Saving the life of priests and many other Ethiopian people in 1937  -    

A life witness of the German Rev. Hermann Bahlburg, leader of the Hermannsburg Mission in Ethiopia (today: ELM) 1927 through 1941


After the Italian invaded Ethiopia in 1935/36, the Italian fascist dictator Mussolini installed a Viceroy (Vice-King) in the country. His name was General Rodolfo Graziani. He assumed office as of May, 1936, being short-tempered and inclined to violence. His policy was fascist and racist. 

On February 19, 1937, the Viceroy called a big meeting with Ethiopian dignitaries and gathered 3,000  poor people to give them some help at the palace in Addis Ababa. Two Ethiopian patriots attacked the Viceroy, throwing seven hand grenades at him. Three Italian soldiers were killed, fifty Italians and Ethiopians injured, the Viceroy pierced by more than 300 splinters, but survived. 

Following the attack on the Viceroy was a terrible retaliation from the side of the Italians for three full days. It was like a blood-bath in Addis Ababa. The Italians had become suspicious of countless people, societies and associations, institutions, including churches and missions to be collaborators of the attack. They were persecuted, many people were imprisoned or killed. All in all, an estimated 5,000 Ethiopians were executed in retaliation for the attempt on the Viceroy's life, among them the 297 monks of Debra Libanos. 

Since 1930, the Hermannsburg Mission from Germany owned a compound at Qechine, Addis Ababa, directly underneath the Qechine Medhane Alem Church. It was during the turmoil following the attack on the Viceroy that many people (some say up to 200 people), among them twelve Ethiopian Orthodox priests from the Medhane Alem Church who were pursued by Italian policemen took refuge on the compound of the Mission. By chance, Rev. Bahlburg, the leader of the Mission, was on guard on the compound with a rifle on his shoulder. 

At that time, a new sports- and playground for the German School on the compound was prepared. Immediately recognizing the danger for the refugees, Rev. Bahlburg gave shovels and other tools into the hands of the refugees as if they were daily workers who were working to move sand for the sports- and playground. When the Italian policemen arrived to kill the refugees with their automatic weapons, Rev. Bahlburg stood in front of them, declaring boldly: "These are my daily labourers!". The policemen left without firing a single shot. Rev. Bahlburg's courageous action saved the lives of these people. 

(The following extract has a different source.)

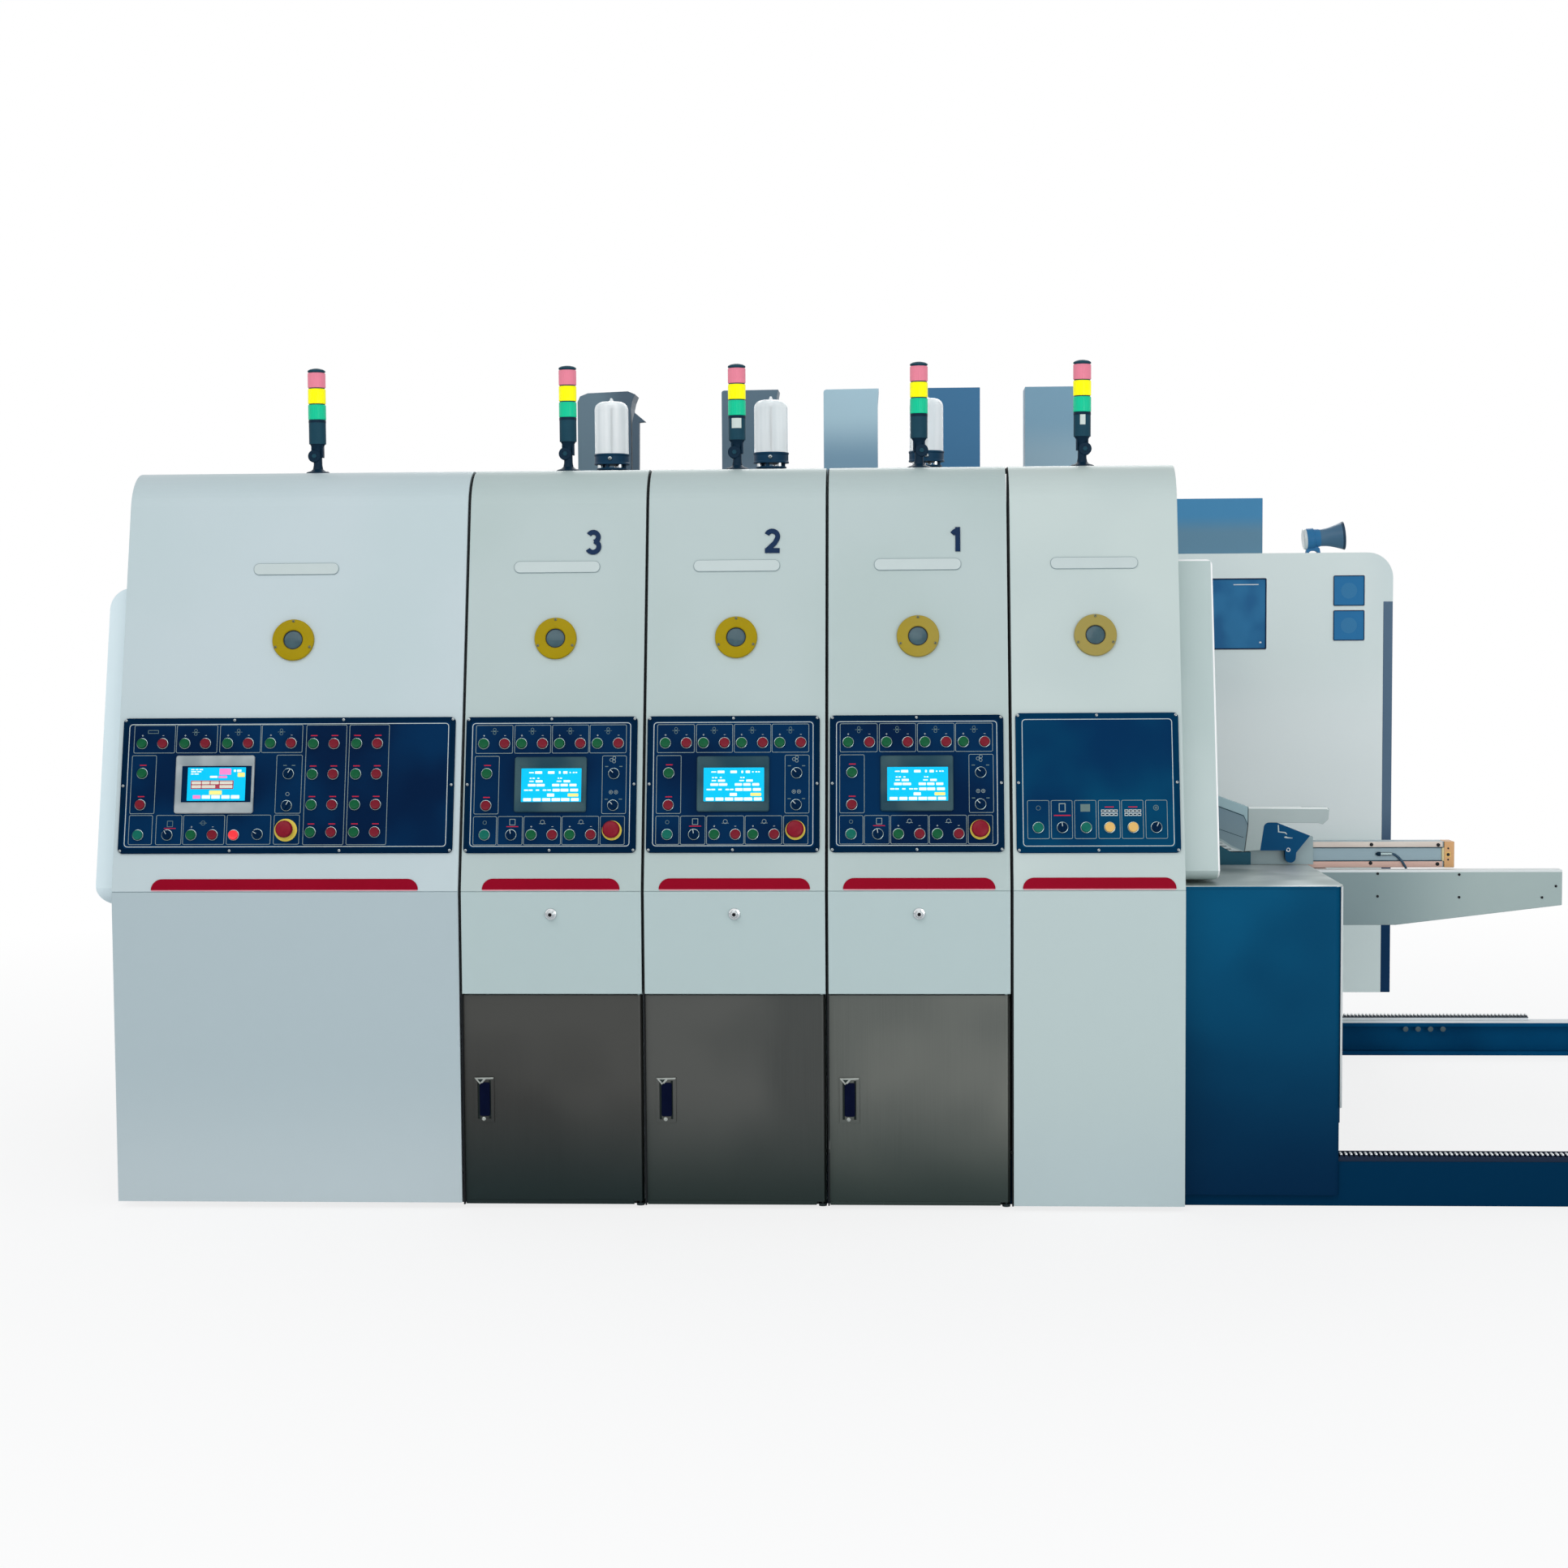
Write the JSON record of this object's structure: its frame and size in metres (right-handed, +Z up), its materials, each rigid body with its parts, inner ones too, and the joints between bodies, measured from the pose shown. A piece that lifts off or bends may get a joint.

The faithful Ethiopian coworker, teacher and evangelist of the Hermannsburg Mission in Addis Ababa, Sebhatu, who was educated by the Swedish Mission and - since 1930 - employed by the Mission was less fortunate. Following the attack on Graziani, he was arrested and died after some weeks in prison through typhoid at the end of April, 1937. Rev. Bahlburg approached the Italian Viceroy to have him released but was not successful. 

Another story happened after the attack on the Viceroy: one day, an Italian policeman visited the compound of the Hermannsburg Mission by motorbike. He left the compound together with the missionary Hinrich Rathje who was then imprisoned. He was accused of conspiracy and of collaboration for the attackers and threatened to be killed. He was forced to enter a military plane; then, in mid-air, soldiers threatened to throw him out of the door of the plane. Only the determined interventions of the German Ambassador Dr. Richter as well as of Rev. Bahlburg who contacted the leading Italian military judge, General Olivieri, led to the release of missionary Rathje on April 6, 1937 and saved his life. 

General Graziani was replaced as Viceroy in November, 1938 by the better mannered Earl of Aosta, Amedeo di Savoia.